I have a simple intuitive argument: pick a path in $\mathbb R^n$ such that at each point of the path, it points along some vector in the kernel of $Df$ at that point. (Remember, $\det(f'(x)) = 0$ for all $x$.) Now take the integral of the directional derivative (along the curve) of $f$ over the curve. It describes a difference between two values in the range of $f$, and it should come out to zero (QED). I have a problem showing that such a path exists and is suitable for the purpose described.
Note: "elementary" means stuff that comes before chapter 3 in Spivak's "Calculus on Manifolds". However, note also that Spivak seems to assume that integrals and elementary facts about functions in one variable are available to the reader. Here's a list of things that were not covered in Spivak at the point where the problem came up: constant rank theorem, implicit function theorem.

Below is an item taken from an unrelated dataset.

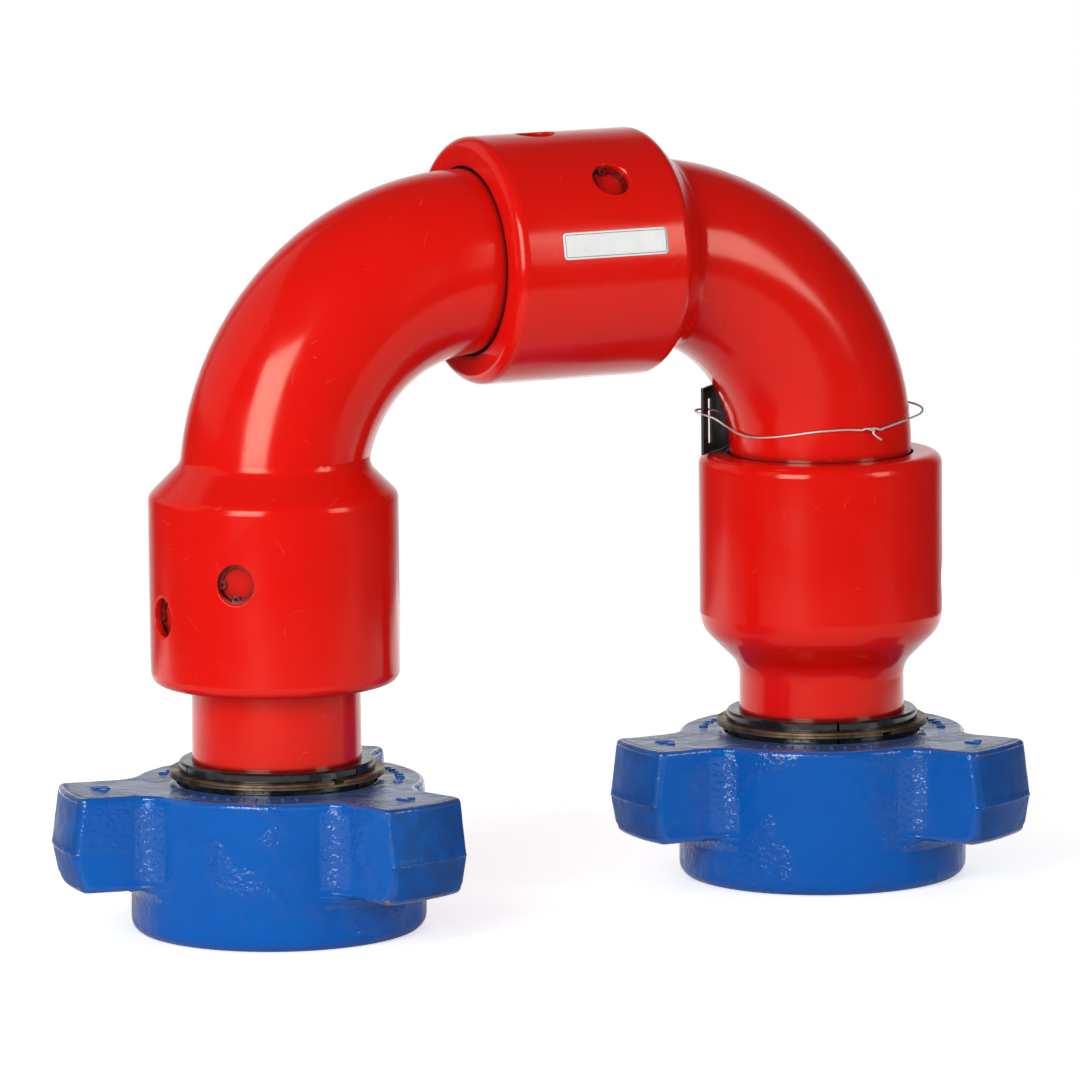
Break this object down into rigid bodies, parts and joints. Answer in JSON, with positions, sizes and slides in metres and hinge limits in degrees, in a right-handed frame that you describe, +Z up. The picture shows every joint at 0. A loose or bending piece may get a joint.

The inverse function theorem was introduced in the same chapter as the problem was given, so that would be ok to use.
Note: This is not quite the initial problem from Spivak, and does not necessarily need to be proved to solve the original problem (see the link).
Best Answer
Very **non**elementary proof:
If $f$ were injective, it would be an open map by invariance of domain.
But by Sards theorem, the set of critical values (in this case, this is equal to the range of $f$) is a null-set, contradiction.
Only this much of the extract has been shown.